Satu kasus lain. Saya baru mengenal seseorang. Cewek, kecil, imut, feminim, potongan berponi penuh ala korea gitu, suaranya kecil banget, lembut dan sangat sopan. Sedikit mengejutkan ketika tau dia suka lagu rock yang kenceng yang bagi saya bikin telinga cenat-cenut. Mengejutkan ketika saya tau dia ga bisa nonton film yang ga ada adegan bertarungnya. Lebih mengejutkan lagi ketika saya melihat dia pake celana jeans belel yang bagian dengkulnya sobek-sobek. Saya hampir pingsan dibuatnya. Hehehe.

Dari dua kejadian ini saya bertanya-tanya, "Oh...fenomena apakah ini???"
Ternyata setelah saya renungkan dalam-dalam, memang secara tidak sadar apa yang jadi pilihan kita adalah sesuatu yang bisa menyeimbangkan karakter kita. Teman saya yang bergaya rocker mungkin perlu penyeimbang kelembutan yang bisa dia didapat dari boneka. Boneka melambangkan masa kanak-kanak yang bebas, ceria, dan tanpa tekanan. Mungkinkah ini yang dia cari? Saya sendiri ga ngerti. Kasus kedua, teman saya yang punya poni korea ini, bisa jadi dia juga mencari penyeimbang diri. Karakternya yang kalem butuh sesuatu yang membuatnya berani dan kuat yang mungkin bisa dia dapat dari musik rock, film action, dan jeans belel itu tadi. 

Tapi sekali lagi, perlu saya pertegas itu semua masih kemungkinan, hanya tebakan saya. Karena saya juga memperhatikan diri saya sendiri. Salah satu yang paling dasar saja misalnya warna favorit yang sering kita pakai. Beberapa waktu yang lalu, saya suka sekali dengan warna cerah, condongnya ke warna pink dan merah. Saya suka warna cerah, dan kebetulan seorang teman yang ahli fengshui waktu itu menyarankan saya memakai warna cerah. Karena apa? Dia bilang saya membutuhkan warna cerah karena saya bukan orang yang cheerful. Untuk itulah saya butuh bantuan warna cerah yang membuat saya tampak cheerful atau mungkin warna itu merangsang saya untuk lebih ceria. Waktu itu saya juga suka warna pink, padahal waktu masih kecil saya sangat mengutuki warna ini. Mungkin saja ketika saya menyukai warna pink ini saya sedang mencari penyeimbang diri bagi saya yang waktu itu kurang feminim, kurang berkarakter perempuan. Sedangkan warna merah yang juga saya suka, secara tidak sadar saya gunakan sebagai penyeimbang karakter saya yang pemalu, dan cenderung tidak suka jadi perhatian atau sorotan. Hasilnya, dengan bantuan warna-warna itu tadi saya merasa terdorong untuk memiliki karakter sesuai warna. Dengan warna pink saya merasa lebih peka, lebih perempuan, dan cheerful. Dengan warna merah saya jadi lebih berani dan pede. Setelah saya mendapatkan semua itu, saya berganti warna favorit lain yang saya gunakan sebagai penyeimbang karakter saya yang lain. Misalnya ketika saya sudah terlalu banyak pake warna merah yang bikin saya tidak hanya jadi pemberani tapi juga jadi pemberontak dan gampang marah, tiba-tiba saya menyukai sesuatu yang berwarna biru, warna yang menenangkan. Semua pemilihan warna tidak pernah sengaja, tiba-tiba tanpa disadari.
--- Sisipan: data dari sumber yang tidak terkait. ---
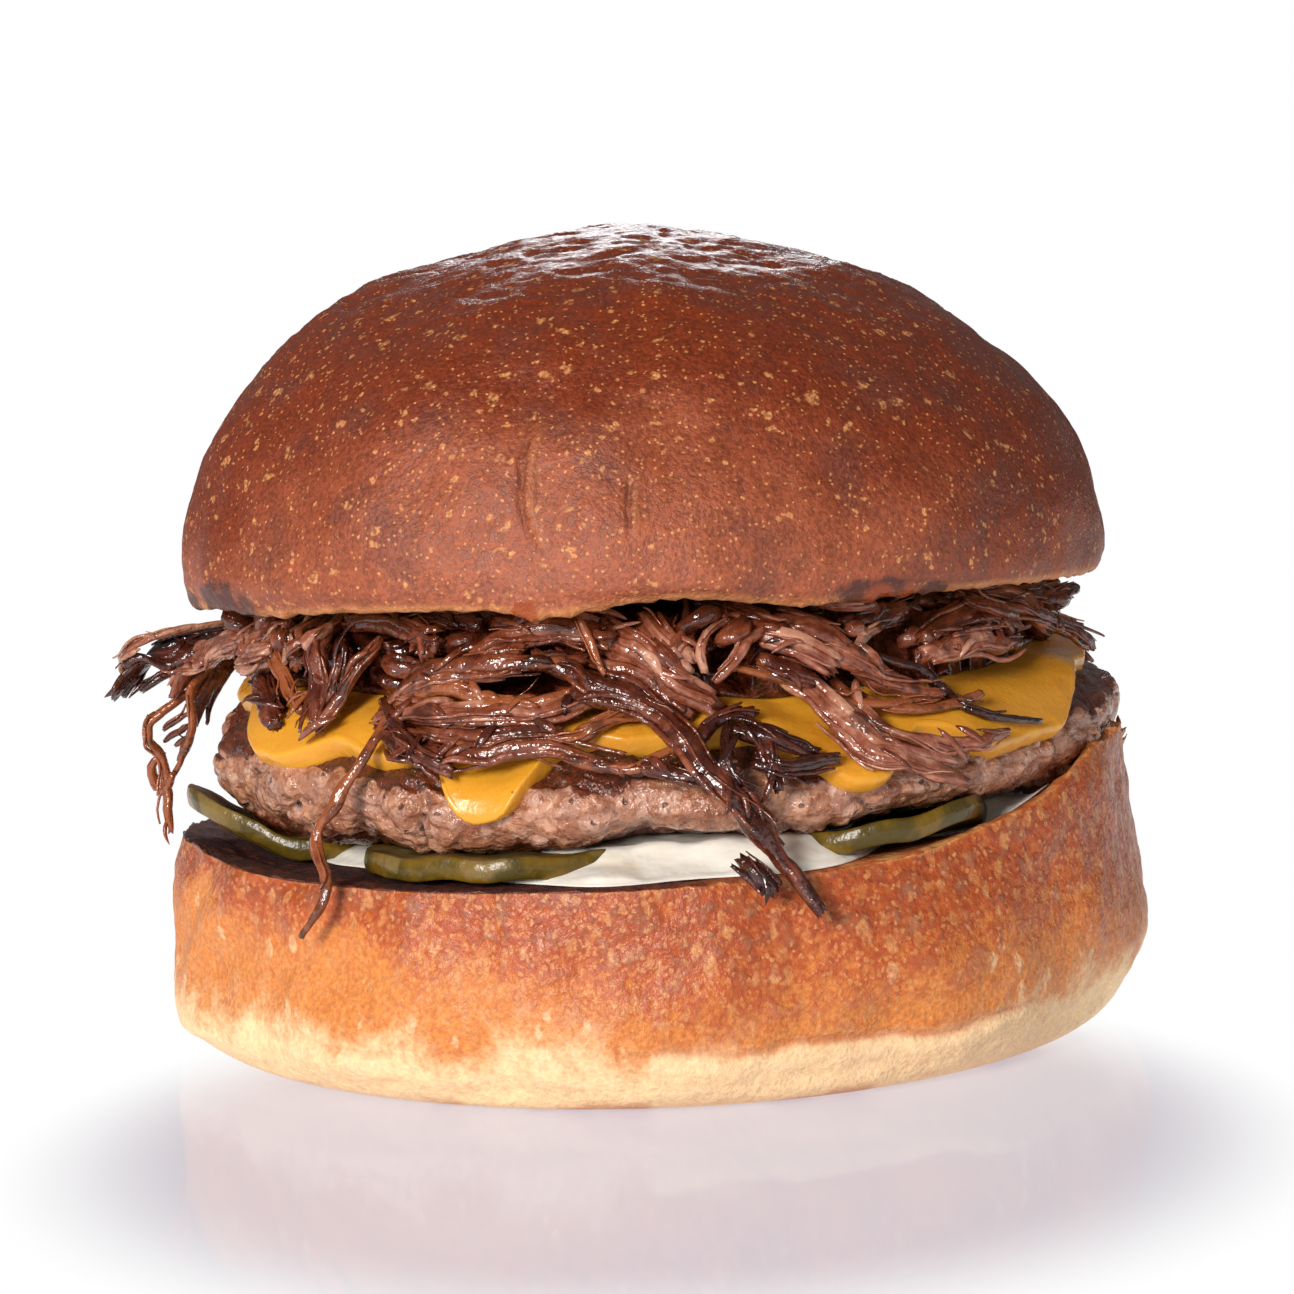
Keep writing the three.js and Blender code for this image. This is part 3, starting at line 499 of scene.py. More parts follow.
class Body:
    """A closed round body. form(deg, shares) gives its points, as rings by columns."""

    def __init__(self, columns, spans, form):
        deg = 90 + np.arange(columns) * 360 / columns
        shares = shares_of(spans)
        rings = len(shares) - 2
        ends = form(deg[:1], shares[[0, -1]])
        self.points = np.concatenate([form(deg, shares[1:-1]).reshape(-1, 3), ends.reshape(2, 3)])
        self.deg = np.append(np.tile(deg, rings), [0, 0])
        self.share = np.append(np.repeat(shares[1:-1], columns), shares[[0, -1]])
        around = np.arange(columns)
        after = np.roll(around, -1)
        start = np.arange(rings - 1)[:, None] * columns
        corners = [start + around, start + around + columns, start + after + columns, start + after]
        self.quads = np.stack(corners, -1).reshape(-1, 4)
        top, bottom = (np.full(columns, len(self.points) - back) for back in (2, 1))
        foot = (rings - 1) * columns
        lids = [np.stack([top, around, after], -1), np.stack([bottom, foot + after, foot + around], -1)]
        self.triangles = np.concatenate(lids)

    @property
    def height(self):
        return self.points[:, 2]

    @property
    def reach(self):
        """Distance of each point from the axis."""
        return np.hypot(self.points[:, 0], self.points[:, 1])

    def normals(self):
        total = np.zeros_like(self.points)
        for faces in (self.quads, self.triangles):
            corners = self.points[faces]
            way = np.cross(corners[:, 1] - corners[:, 0], corners[:, -1] - corners[:, 0])
            for i in range(faces.shape[1]):
                np.add.at(total, faces[:, i], way)
        return unit(total)

    def raise_by(self, heights):
        """Moves each point out along the surface's normal."""
        self.points = self.points + self.normals() * np.asarray(heights)[:, None]


def add_piece(name, shape, values, material, node):
    """Makes one object of the burger from a shape's points and faces. It stands for a solid node."""
    mesh = bpy.data.meshes.new(name)
    corners = np.append(shape.quads, shape.triangles).astype(np.int32)
    quads, triangles = len(shape.quads), len(shape.triangles)
    starts = np.append(np.arange(quads) * 4, quads * 4 + np.arange(triangles) * 3)
    mesh.vertices.add(len(shape.points))
    mesh.vertices.foreach_set("co", (shape.points * MILLIMETRE).astype(np.float32).ravel())
    mesh.loops.add(len(corners))
    mesh.loops.foreach_set("vertex_index", corners)
    mesh.polygons.add(len(starts))
    mesh.polygons.foreach_set("loop_start", starts.astype(np.int32))
    mesh.update(calc_edges=True)
    mesh.validate()
    mesh.shade_smooth()
    for key, value in values.items():
        value = np.asarray(value, np.float32)
        kind, field = ("FLOAT", "value") if value.ndim == 1 else ("FLOAT_VECTOR", "vector")
        mesh.attributes.new(key, kind, "POINT").data.foreach_set(field, value.ravel())
    mesh.materials.append(material)
    piece = bpy.data.objects.new(name, mesh)
    bpy.context.collection.objects.link(piece)
    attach(piece, "root")
    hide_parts(node)


# ---- materials ----


def linear(part):
    """The linear value of a screen value, both 0 to 1."""
    return part / 12.92 if part <= 0.04045 else ((part + 0.055) / 1.055) ** 2.4


def shade(red, green, blue):
    """A screen colour, 0 to 255, as the linear colour that shaders take."""
    return tuple(linear(part / 255) for part in (red, green, blue))


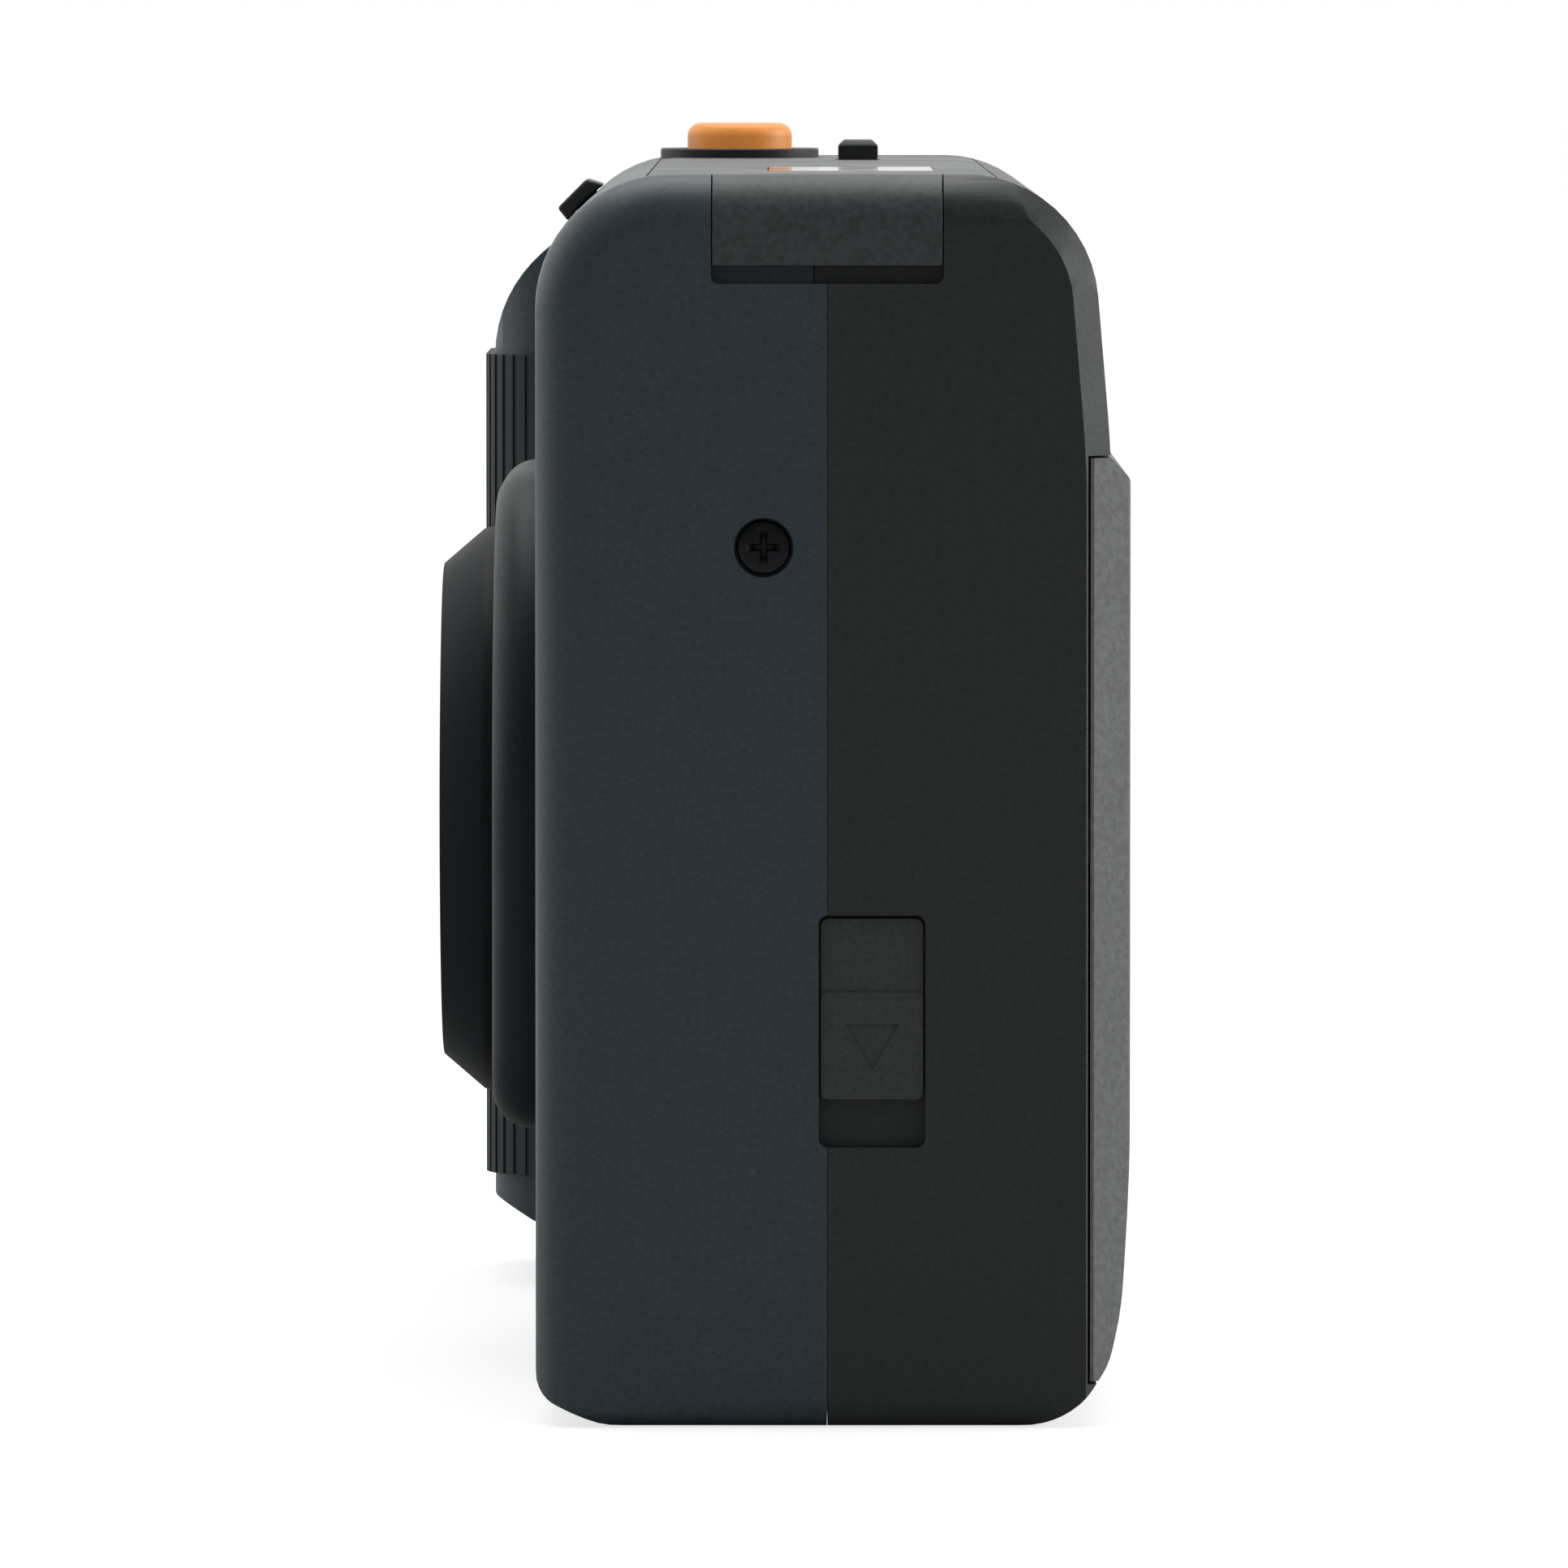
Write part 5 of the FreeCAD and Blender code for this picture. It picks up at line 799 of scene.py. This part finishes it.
def make_floor(settings):
    """A wide pale floor that reads as white to the camera and keeps a light shadow."""
    mesh = bpy.data.meshes.new("floor")
    corners = ((-1, -1), (1, -1), (1, 1), (-1, 1))
    mesh.from_pydata([(x * FLOOR_REACH, y * FLOOR_REACH, FLOOR_LEVEL) for x, y in corners], [],
                     [(0, 1, 2, 3)])
    floor = placed("floor", mesh)
    material = bpy.data.materials.new("floor")
    material.use_nodes = True
    tree = material.node_tree
    tree.nodes.clear()
    matt = add(tree, "ShaderNodeBsdfDiffuse", {"Color": (*settings.floor, 1.0)})
    seen = add(tree, "ShaderNodeEmission", {"Strength": FLOOR_GLOW})
    both = add(tree, "ShaderNodeAddShader", {0: matt.outputs[0], 1: seen.outputs[0]})
    ray = add(tree, "ShaderNodeLightPath")
    picked = add(tree, "ShaderNodeMixShader",
                 {0: ray.outputs["Is Camera Ray"], 1: matt.outputs[0], 2: both.outputs[0]})
    out = tree.nodes.new("ShaderNodeOutputMaterial")
    tree.links.new(picked.outputs[0], out.inputs["Surface"])
    mesh.materials.append(material)


def make_world(settings):
    """White to the camera and in reflections, softer as light, dimmer from behind the camera."""
    world = bpy.data.worlds.new("soft light")
    bpy.context.scene.world = world
    world.use_nodes = True
    tree = world.node_tree
    tree.nodes.clear()
    place = add(tree, "ShaderNodeTexCoord").outputs["Generated"]
    along = add(tree, "ShaderNodeSeparateXYZ", {"Vector": place}).outputs["X"]
    fall = ranged(tree, along, GLOSS_FROM, GLOSS_TO, GLOSS_BRIGHT, GLOSS_DIM)
    soft = ranged(tree, along, -1.0, 1.0, settings.level, SOFT_DIM * settings.level)
    ray = add(tree, "ShaderNodeLightPath")
    shiny = add(tree, "ShaderNodeMix",
                {0: ray.outputs["Is Glossy Ray"], 2: soft, 3: fall}).outputs[0]
    direct = add(tree, "ShaderNodeMath", {0: ray.outputs["Is Camera Ray"],
                                          1: ray.outputs["Is Transmission Ray"]},
                 operation="MAXIMUM").outputs[0]
    strength = add(tree, "ShaderNodeMix", {0: direct, 2: shiny, 3: 1.0}).outputs[0]
    back = add(tree, "ShaderNodeBackground", {"Strength": strength})
    back.inputs["Color"].default_value = (1.0, 1.0, 1.0, 1.0)
    out = tree.nodes.new("ShaderNodeOutputWorld")
    tree.links.new(back.outputs[0], out.inputs["Surface"])


def make_lamps():
    """Three large softboxes: above, and behind on each side."""
    target = Vector(LAMP_TARGET)
    for name, place, size, power in LAMPS:
        lamp = bpy.data.lights.new(name, "AREA")
        lamp.shape = "SQUARE"
        lamp.size = size
        lamp.energy = power
        thing = bpy.data.objects.new(name, lamp)
        bpy.context.scene.collection.objects.link(thing)
        thing.location = place
        thing.rotation_mode = "QUATERNION"
        thing.rotation_quaternion = (target - Vector(place)).to_track_quat("-Z", "Y")


def make_camera(settings):
    """A long lens level with the case, a little above its middle, on its near side."""
    data = bpy.data.cameras.new("camera")
    data.sensor_width = CAMERA_SENSOR
    data.lens = CAMERA_LENS
    data.clip_start, data.clip_end = CAMERA_CLIP
    camera = bpy.data.objects.new("camera", data)
    bpy.context.scene.collection.objects.link(camera)
    pitch = math.asin(CAMERA_RISE)
    back = Vector((math.cos(pitch), 0.0, math.sin(pitch)))
    camera.rotation_mode = "QUATERNION"
    camera.location = CAMERA_AIM + back * settings.distance
    camera.rotation_quaternion = (-back).to_track_quat("-Z", "Y")
    bpy.context.scene.camera = camera


# ---------------------------------------------------------------- operators and panel


class PieceOperator:
    """What every operator here shares."""
    bl_options = {"REGISTER", "UNDO"}


class FILMCAM_OT_case(PieceOperator, bpy.types.Operator):
    """Make the case mouldings, the top cover, the lens plinth and the battery hatch"""
    bl_idname = "filmcam.case"
    bl_label = "Case"

    def execute(self, context):
        make_case(context.scene.filmcam_case)
        return {"FINISHED"}


class FILMCAM_OT_screws(PieceOperator, bpy.types.Operator):
    """Make the six case screws"""
    bl_idname = "filmcam.screws"
    bl_label = "Case screws"

    def execute(self, context):
        make_screws()
        return {"FINISHED"}


class FILMCAM_OT_lens(PieceOperator, bpy.types.Operator):
    """Make the lens ring, the barrier, the shutter and the lens elements"""
    bl_idname = "filmcam.lens"
    bl_label = "Lens"

    def execute(self, context):
        make_lens(context.scene.filmcam_lens)
        return {"FINISHED"}


class FILMCAM_OT_release(PieceOperator, bpy.types.Operator):
    """Make the shutter button, its collar and the coil springs"""
    bl_idname = "filmcam.release"
    bl_label = "Shutter button"

    def execute(self, context):
        make_shutter_button(context.scene.filmcam_controls)
        return {"FINISHED"}


class FILMCAM_OT_controls(PieceOperator, bpy.types.Operator):
    """Make the mode button, the main switch and the latch"""
    bl_idname = "filmcam.controls"
    bl_label = "Switches and latch"

    def execute(self, context):
        make_small_controls(context.scene.filmcam_controls)
        return {"FINISHED"}


class FILMCAM_OT_grip(PieceOperator, bpy.types.Operator):
    """Make the ribbed rubber pad"""
    bl_idname = "filmcam.grip"
    bl_label = "Grip pad"

    def execute(self, context):
        make_grip(context.scene.filmcam_grip)
        return {"FINISHED"}


class FILMCAM_OT_door(PieceOperator, bpy.types.Operator):
    """Make the back door and what it carries"""
    bl_idname = "filmcam.door"
    bl_label = "Back door"

    def execute(self, context):
        make_door(context.scene.filmcam_door)
        return {"FINISHED"}


class FILMCAM_OT_windows(PieceOperator, bpy.types.Operator):
    """Finish the windows and the display"""
    bl_idname = "filmcam.windows"
    bl_label = "Windows"

    def execute(self, context):
        make_windows()
        return {"FINISHED"}


class FILMCAM_OT_inside(PieceOperator, bpy.types.Operator):
    """Finish the pieces inside the case"""
    bl_idname = "filmcam.inside"
    bl_label = "Inside"

    def execute(self, context):
        make_inside()
        return {"FINISHED"}


class FILMCAM_OT_stage(PieceOperator, bpy.types.Operator):
    """Set up the floor, the light and the camera"""
    bl_idname = "filmcam.stage"
    bl_label = "Stage"

    def execute(self, context):
        settings = context.scene.filmcam_stage
        make_floor(settings)
        make_world(settings)
        make_lamps()
        make_camera(settings)
        context.scene.view_settings.view_transform = "Standard"
        return {"FINISHED"}


OPERATORS = (FILMCAM_OT_case, FILMCAM_OT_screws, FILMCAM_OT_lens, FILMCAM_OT_release,
             FILMCAM_OT_controls, FILMCAM_OT_grip, FILMCAM_OT_door, FILMCAM_OT_windows,
             FILMCAM_OT_inside, FILMCAM_OT_stage)
GROUPS = {"filmcam_case": CaseSettings, "filmcam_lens": LensSettings,
          "filmcam_controls": ControlSettings, "filmcam_grip": GripSettings,
          "filmcam_door": DoorSettings, "filmcam_stage": StageSettings}


class FILMCAM_PT_panel(bpy.types.Panel):
    """Settings and pieces of the film camera"""
    bl_idname = "FILMCAM_PT_panel"
    bl_label = "Film camera"
    bl_space_type = "VIEW_3D"
    bl_region_type = "UI"
    bl_category = "Film camera"

    def draw(self, context):
        for attribute, group in GROUPS.items():
            box = self.layout.box()
            settings = getattr(context.scene, attribute)
            for key in group.__annotations__:
                box.prop(settings, key)
        for operator in OPERATORS:
            self.layout.operator(operator.bl_idname)


def register():
    """Make the settings, operators and panel known to Blender."""
    for group in GROUPS.values():
        bpy.utils.register_class(group)
    for operator in OPERATORS:
        bpy.utils.register_class(operator)
    bpy.utils.register_class(FILMCAM_PT_panel)
    for attribute, group in GROUPS.items():
        setattr(bpy.types.Scene, attribute, PointerProperty(type=group))


def unregister():
    """Take them out again."""
    for attribute in GROUPS:
        delattr(bpy.types.Scene, attribute)
    bpy.utils.unregister_class(FILMCAM_PT_panel)
    for operator in reversed(OPERATORS):
        bpy.utils.unregister_class(operator)
    for group in reversed(GROUPS.values()):
        bpy.utils.unregister_class(group)


def main():
    """Make every piece in turn."""
    register()
    for operator in OPERATORS:
        family, call = operator.bl_idname.split(".")
        getattr(getattr(bpy.ops, family), call)()


if __name__ == "__main__":
    main()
Intinya dari tulisan ini, kemungkinan apa yang kita pilih entah itu apa yang kita pakai atau kita sukai adalah sesuatu yang secara tidak sadar kita pilih sebagai penyeimbang karakter. Kita tidak pernah sadar kenapa pilih itu, yang kita tau kita suka, titik. Tapi kalo kita pikir lebih dalam lagi, pasti ada alasan yang mendasar kenapa kita memilih sesuatu itu.